As for Congress reducing SNAP, as the food-stamp program is now called, “It will have a dampening effect [on the affected families], but not catastrophic,” Rankin says. “They’ll have less money for food. They may have to cut back on fuel.”
Says Mayland, “It will have less impact than you think. There’s been an enormous increase [in recipients] in the last four to five years. There’s been abuse and no doubt some will go hungry. Hopefully private resources [food banks, soup kitchens] will step in to fill the honest needs.”
Elaborating on a bright spot in the economy, Mayland points to increased sales to truck fleets, Class 8 and other heavy-duty trucks and sales of more diesel cabs. He projects sales of light vehicles to reach at least 16.1 million, maybe as many as 16.5 million, by year-end. 2013 recorded 15.6 million cars and light trucks.

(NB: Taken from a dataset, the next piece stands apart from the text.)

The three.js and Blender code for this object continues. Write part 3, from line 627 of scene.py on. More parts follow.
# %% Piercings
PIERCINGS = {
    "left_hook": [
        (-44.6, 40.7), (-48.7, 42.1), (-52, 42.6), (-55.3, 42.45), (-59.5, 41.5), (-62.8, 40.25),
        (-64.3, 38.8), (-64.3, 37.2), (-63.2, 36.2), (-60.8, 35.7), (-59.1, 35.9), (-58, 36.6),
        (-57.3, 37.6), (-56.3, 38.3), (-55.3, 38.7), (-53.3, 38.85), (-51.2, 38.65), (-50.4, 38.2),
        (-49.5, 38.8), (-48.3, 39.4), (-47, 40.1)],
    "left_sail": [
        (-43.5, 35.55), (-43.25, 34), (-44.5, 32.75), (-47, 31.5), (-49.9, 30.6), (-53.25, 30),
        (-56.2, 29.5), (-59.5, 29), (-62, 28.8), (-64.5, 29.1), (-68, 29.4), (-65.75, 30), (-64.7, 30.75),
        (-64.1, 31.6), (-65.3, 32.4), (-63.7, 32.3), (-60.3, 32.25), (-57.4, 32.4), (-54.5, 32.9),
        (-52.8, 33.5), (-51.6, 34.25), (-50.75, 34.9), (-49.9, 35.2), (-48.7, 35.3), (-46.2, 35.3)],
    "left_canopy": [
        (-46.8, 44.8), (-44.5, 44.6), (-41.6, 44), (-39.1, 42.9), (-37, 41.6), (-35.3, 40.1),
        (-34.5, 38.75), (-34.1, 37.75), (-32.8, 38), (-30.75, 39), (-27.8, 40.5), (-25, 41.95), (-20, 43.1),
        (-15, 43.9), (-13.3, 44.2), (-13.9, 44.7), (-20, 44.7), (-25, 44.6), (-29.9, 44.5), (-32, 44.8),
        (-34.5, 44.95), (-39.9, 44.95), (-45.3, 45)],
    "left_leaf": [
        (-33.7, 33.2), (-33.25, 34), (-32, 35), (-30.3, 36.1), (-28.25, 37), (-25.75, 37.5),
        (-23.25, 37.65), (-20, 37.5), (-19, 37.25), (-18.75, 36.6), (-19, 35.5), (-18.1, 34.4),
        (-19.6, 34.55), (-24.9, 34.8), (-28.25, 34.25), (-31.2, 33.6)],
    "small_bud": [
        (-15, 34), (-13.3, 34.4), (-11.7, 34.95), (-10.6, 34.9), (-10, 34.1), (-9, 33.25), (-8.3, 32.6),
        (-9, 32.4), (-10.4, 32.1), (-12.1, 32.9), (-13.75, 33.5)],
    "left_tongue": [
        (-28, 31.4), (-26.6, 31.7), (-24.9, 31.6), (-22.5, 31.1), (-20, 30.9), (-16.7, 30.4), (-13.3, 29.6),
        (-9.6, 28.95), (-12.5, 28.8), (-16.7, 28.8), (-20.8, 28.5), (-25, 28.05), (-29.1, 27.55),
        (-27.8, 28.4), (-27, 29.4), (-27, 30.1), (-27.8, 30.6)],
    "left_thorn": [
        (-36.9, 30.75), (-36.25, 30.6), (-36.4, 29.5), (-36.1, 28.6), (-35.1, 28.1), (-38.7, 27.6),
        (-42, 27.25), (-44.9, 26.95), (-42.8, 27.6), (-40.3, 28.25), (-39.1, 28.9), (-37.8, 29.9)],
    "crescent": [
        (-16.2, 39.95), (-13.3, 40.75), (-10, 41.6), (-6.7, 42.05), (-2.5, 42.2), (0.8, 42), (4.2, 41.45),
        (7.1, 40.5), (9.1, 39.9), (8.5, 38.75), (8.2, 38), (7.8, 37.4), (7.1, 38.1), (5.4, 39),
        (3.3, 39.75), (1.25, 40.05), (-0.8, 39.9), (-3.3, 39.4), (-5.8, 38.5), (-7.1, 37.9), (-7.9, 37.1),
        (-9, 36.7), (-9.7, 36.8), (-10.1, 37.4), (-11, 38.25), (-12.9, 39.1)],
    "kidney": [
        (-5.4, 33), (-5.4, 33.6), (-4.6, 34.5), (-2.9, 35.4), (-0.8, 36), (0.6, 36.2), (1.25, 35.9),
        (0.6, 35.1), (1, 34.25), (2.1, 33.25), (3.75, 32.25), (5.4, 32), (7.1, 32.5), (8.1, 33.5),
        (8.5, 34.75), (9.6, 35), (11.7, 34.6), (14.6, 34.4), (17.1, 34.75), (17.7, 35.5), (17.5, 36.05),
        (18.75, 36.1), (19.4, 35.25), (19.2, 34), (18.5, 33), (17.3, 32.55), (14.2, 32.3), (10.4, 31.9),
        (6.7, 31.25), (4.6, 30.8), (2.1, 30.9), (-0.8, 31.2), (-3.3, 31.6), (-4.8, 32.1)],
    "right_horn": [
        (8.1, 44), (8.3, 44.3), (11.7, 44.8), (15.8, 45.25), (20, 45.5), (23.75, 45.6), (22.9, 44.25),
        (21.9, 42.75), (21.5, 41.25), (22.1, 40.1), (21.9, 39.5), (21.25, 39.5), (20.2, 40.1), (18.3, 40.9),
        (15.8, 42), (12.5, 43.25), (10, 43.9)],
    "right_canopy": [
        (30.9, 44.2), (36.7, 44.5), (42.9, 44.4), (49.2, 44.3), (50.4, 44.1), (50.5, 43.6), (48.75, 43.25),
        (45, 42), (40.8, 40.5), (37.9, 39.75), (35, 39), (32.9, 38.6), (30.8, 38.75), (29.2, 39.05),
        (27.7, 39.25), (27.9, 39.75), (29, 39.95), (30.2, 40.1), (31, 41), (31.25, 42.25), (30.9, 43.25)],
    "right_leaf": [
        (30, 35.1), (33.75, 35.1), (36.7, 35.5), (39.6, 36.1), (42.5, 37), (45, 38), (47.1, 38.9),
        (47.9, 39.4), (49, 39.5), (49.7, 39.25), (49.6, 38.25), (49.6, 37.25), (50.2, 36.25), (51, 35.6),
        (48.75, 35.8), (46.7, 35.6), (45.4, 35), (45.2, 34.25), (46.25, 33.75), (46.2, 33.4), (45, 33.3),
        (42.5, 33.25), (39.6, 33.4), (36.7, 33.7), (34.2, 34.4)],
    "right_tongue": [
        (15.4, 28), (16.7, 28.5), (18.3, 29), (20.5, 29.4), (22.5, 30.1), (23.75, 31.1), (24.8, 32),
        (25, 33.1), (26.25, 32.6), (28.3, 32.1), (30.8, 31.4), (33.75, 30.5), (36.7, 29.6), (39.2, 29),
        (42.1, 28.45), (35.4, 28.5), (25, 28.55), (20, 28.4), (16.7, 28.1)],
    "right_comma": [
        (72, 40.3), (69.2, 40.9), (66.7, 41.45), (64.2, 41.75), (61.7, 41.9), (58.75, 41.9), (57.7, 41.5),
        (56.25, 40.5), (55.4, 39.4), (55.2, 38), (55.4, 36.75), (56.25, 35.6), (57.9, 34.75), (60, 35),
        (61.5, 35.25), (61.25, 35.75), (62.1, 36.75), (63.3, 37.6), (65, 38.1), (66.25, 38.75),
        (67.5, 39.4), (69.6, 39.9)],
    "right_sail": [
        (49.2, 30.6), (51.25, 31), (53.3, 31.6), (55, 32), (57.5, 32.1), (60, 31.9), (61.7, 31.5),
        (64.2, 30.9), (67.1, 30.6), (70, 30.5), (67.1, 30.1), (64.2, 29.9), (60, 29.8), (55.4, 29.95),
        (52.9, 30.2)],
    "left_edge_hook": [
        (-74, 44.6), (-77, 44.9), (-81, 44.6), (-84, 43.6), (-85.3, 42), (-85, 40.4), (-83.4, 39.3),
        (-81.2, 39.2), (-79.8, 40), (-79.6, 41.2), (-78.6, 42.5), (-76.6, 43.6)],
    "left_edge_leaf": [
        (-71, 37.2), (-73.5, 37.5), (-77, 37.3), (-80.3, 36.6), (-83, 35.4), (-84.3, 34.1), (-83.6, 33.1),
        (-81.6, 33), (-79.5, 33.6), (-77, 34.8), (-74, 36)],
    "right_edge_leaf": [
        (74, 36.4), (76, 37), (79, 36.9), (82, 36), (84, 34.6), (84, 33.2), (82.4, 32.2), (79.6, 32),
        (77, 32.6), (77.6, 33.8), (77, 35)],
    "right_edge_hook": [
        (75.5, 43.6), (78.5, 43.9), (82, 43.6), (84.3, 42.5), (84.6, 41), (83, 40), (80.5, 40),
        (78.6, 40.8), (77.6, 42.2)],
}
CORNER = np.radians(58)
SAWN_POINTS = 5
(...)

Mokrzan also sees sales of 16.1 million plus “the potential for upside surprises. To reports that consumer confidence is reflected by consumers buying more expensive and full-size cars and pickup trucks and fewer economy models, the Huntington economist says, “Consumers are still pragmatic. They stay within their budgets.”
Rankin suggests consumers are comfortable turning to full-size autos and pickup trucks because of gains in fuel efficiency. He also notes the increased market share of foreign makes built in the southern United States.
With consumers more confident about buying houses, Rankin says banks are enforcing 20% down unless other aid is forthcoming. “Continuing low interest rates continue to make houses more affordable,” he says.
The Midwest, where Huntington Bank has most of its markets, offers the most affordable houses, Mokrzan relates. He sees prices continuing their rise and mortgage rates increasing the first half of this year. “In the Midwest, we are a steady turtle,” he remarks.
The economy can absorb 1.3 million new housing one-to-four family units a year, Mayland says, but is on pace for only 900,000. Mortgage rates are on the verge of rising, he states, an indication of a healthier economy.